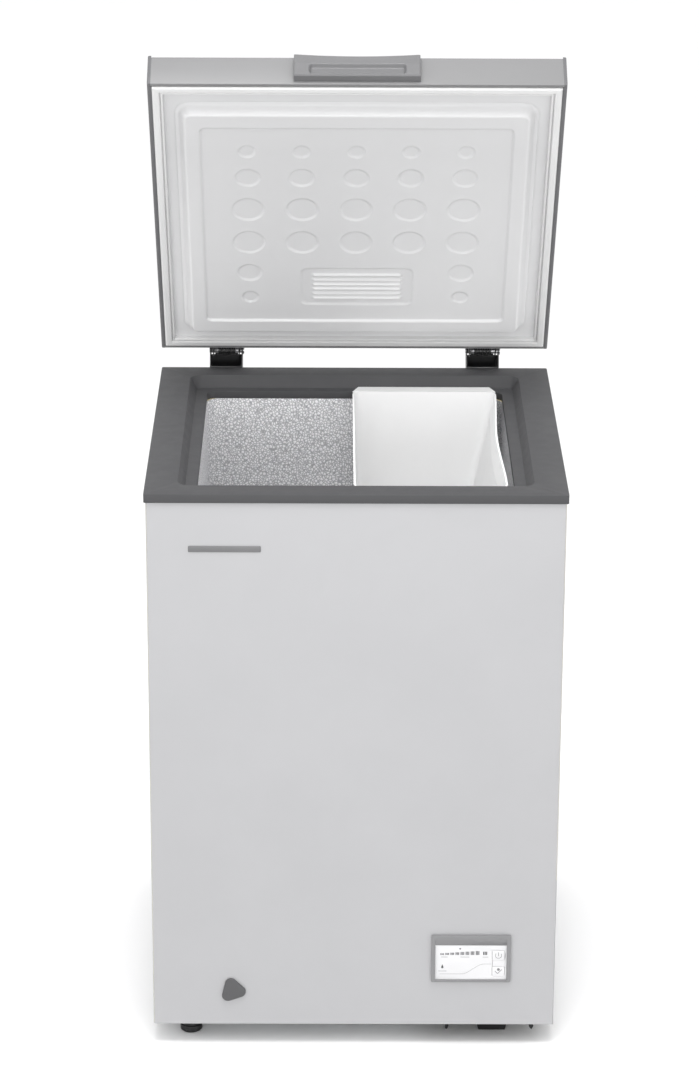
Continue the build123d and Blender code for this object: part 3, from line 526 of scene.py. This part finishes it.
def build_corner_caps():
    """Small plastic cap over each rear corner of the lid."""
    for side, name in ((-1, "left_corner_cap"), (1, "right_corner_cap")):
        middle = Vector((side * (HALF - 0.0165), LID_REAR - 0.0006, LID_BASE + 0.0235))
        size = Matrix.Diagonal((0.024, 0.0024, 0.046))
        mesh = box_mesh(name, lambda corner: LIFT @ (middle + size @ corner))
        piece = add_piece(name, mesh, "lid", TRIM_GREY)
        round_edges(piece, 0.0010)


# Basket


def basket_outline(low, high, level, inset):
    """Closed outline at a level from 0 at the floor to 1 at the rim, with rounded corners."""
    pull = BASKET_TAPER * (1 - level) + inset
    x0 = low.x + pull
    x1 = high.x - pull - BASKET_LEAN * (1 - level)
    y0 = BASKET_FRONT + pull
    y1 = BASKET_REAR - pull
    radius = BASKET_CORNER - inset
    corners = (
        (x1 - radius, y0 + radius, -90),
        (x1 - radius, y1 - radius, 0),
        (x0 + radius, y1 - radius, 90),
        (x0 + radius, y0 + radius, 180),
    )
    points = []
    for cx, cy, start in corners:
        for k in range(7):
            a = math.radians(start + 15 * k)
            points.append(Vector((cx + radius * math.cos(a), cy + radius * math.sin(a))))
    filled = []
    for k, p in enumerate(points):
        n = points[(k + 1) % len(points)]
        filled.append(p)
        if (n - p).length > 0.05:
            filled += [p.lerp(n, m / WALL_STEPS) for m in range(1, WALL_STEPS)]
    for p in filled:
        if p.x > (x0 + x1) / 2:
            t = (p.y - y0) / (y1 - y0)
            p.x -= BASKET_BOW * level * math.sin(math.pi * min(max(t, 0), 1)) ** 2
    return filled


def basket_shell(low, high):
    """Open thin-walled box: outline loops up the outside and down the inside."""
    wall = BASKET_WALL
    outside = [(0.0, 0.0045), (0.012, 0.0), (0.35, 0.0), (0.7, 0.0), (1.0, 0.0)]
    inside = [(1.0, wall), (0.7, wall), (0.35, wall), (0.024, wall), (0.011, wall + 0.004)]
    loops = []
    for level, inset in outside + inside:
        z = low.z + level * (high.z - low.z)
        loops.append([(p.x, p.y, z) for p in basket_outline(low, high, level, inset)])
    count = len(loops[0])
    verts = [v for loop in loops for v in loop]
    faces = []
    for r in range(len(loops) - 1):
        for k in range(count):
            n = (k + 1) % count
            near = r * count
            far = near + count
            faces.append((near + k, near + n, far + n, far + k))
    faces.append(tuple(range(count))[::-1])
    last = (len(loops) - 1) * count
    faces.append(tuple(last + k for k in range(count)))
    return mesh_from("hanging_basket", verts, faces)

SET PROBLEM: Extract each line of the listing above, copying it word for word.

ANSWER TO THIS EXERCISE:
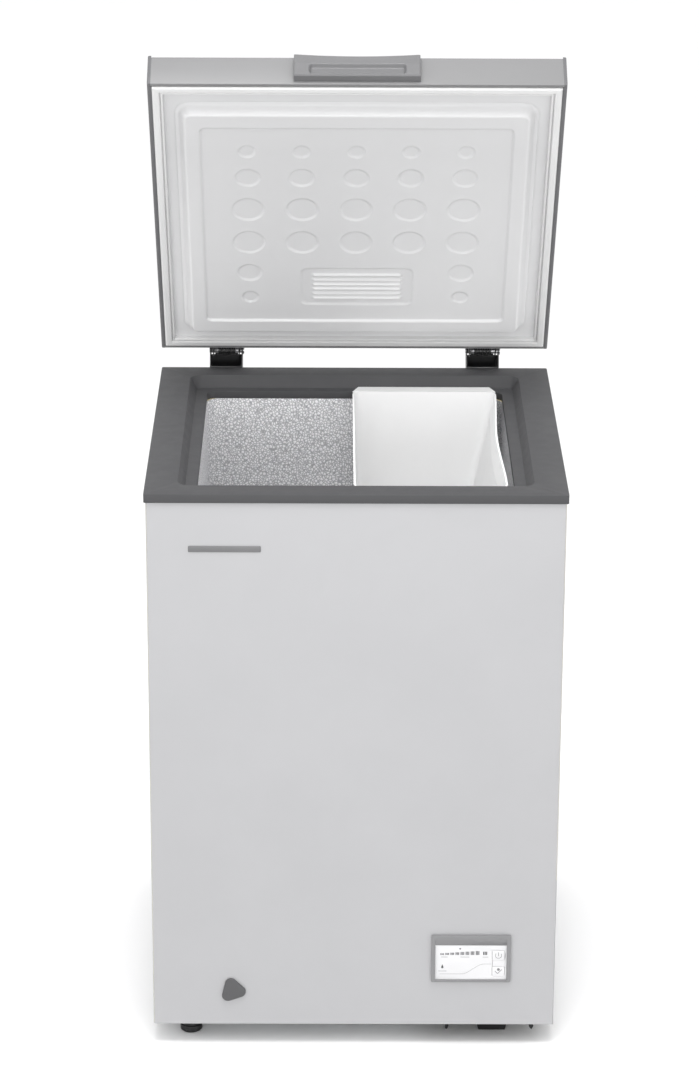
Continue the build123d and Blender code for this object: part 3, from line 526 of scene.py. This part finishes it.
def build_corner_caps():
    """Small plastic cap over each rear corner of the lid."""
    for side, name in ((-1, "left_corner_cap"), (1, "right_corner_cap")):
        middle = Vector((side * (HALF - 0.0165), LID_REAR - 0.0006, LID_BASE + 0.0235))
        size = Matrix.Diagonal((0.024, 0.0024, 0.046))
        mesh = box_mesh(name, lambda corner: LIFT @ (middle + size @ corner))
        piece = add_piece(name, mesh, "lid", TRIM_GREY)
        round_edges(piece, 0.0010)


# Basket


def basket_outline(low, high, level, inset):
    """Closed outline at a level from 0 at the floor to 1 at the rim, with rounded corners."""
    pull = BASKET_TAPER * (1 - level) + inset
    x0 = low.x + pull
    x1 = high.x - pull - BASKET_LEAN * (1 - level)
    y0 = BASKET_FRONT + pull
    y1 = BASKET_REAR - pull
    radius = BASKET_CORNER - inset
    corners = (
        (x1 - radius, y0 + radius, -90),
        (x1 - radius, y1 - radius, 0),
        (x0 + radius, y1 - radius, 90),
        (x0 + radius, y0 + radius, 180),
    )
    points = []
    for cx, cy, start in corners:
        for k in range(7):
            a = math.radians(start + 15 * k)
            points.append(Vector((cx + radius * math.cos(a), cy + radius * math.sin(a))))
    filled = []
    for k, p in enumerate(points):
        n = points[(k + 1) % len(points)]
        filled.append(p)
        if (n - p).length > 0.05:
            filled += [p.lerp(n, m / WALL_STEPS) for m in range(1, WALL_STEPS)]
    for p in filled:
        if p.x > (x0 + x1) / 2:
            t = (p.y - y0) / (y1 - y0)
            p.x -= BASKET_BOW * level * math.sin(math.pi * min(max(t, 0), 1)) ** 2
    return filled


def basket_shell(low, high):
    """Open thin-walled box: outline loops up the outside and down the inside."""
    wall = BASKET_WALL
    outside = [(0.0, 0.0045), (0.012, 0.0), (0.35, 0.0), (0.7, 0.0), (1.0, 0.0)]
    inside = [(1.0, wall), (0.7, wall), (0.35, wall), (0.024, wall), (0.011, wall + 0.004)]
    loops = []
    for level, inset in outside + inside:
        z = low.z + level * (high.z - low.z)
        loops.append([(p.x, p.y, z) for p in basket_outline(low, high, level, inset)])
    count = len(loops[0])
    verts = [v for loop in loops for v in loop]
    faces = []
    for r in range(len(loops) - 1):
        for k in range(count):
            n = (k + 1) % count
            near = r * count
            far = near + count
            faces.append((near + k, near + n, far + n, far + k))
    faces.append(tuple(range(count))[::-1])
    last = (len(loops) - 1) * count
    faces.append(tuple(last + k for k in range(count)))
    return mesh_from("hanging_basket", verts, faces)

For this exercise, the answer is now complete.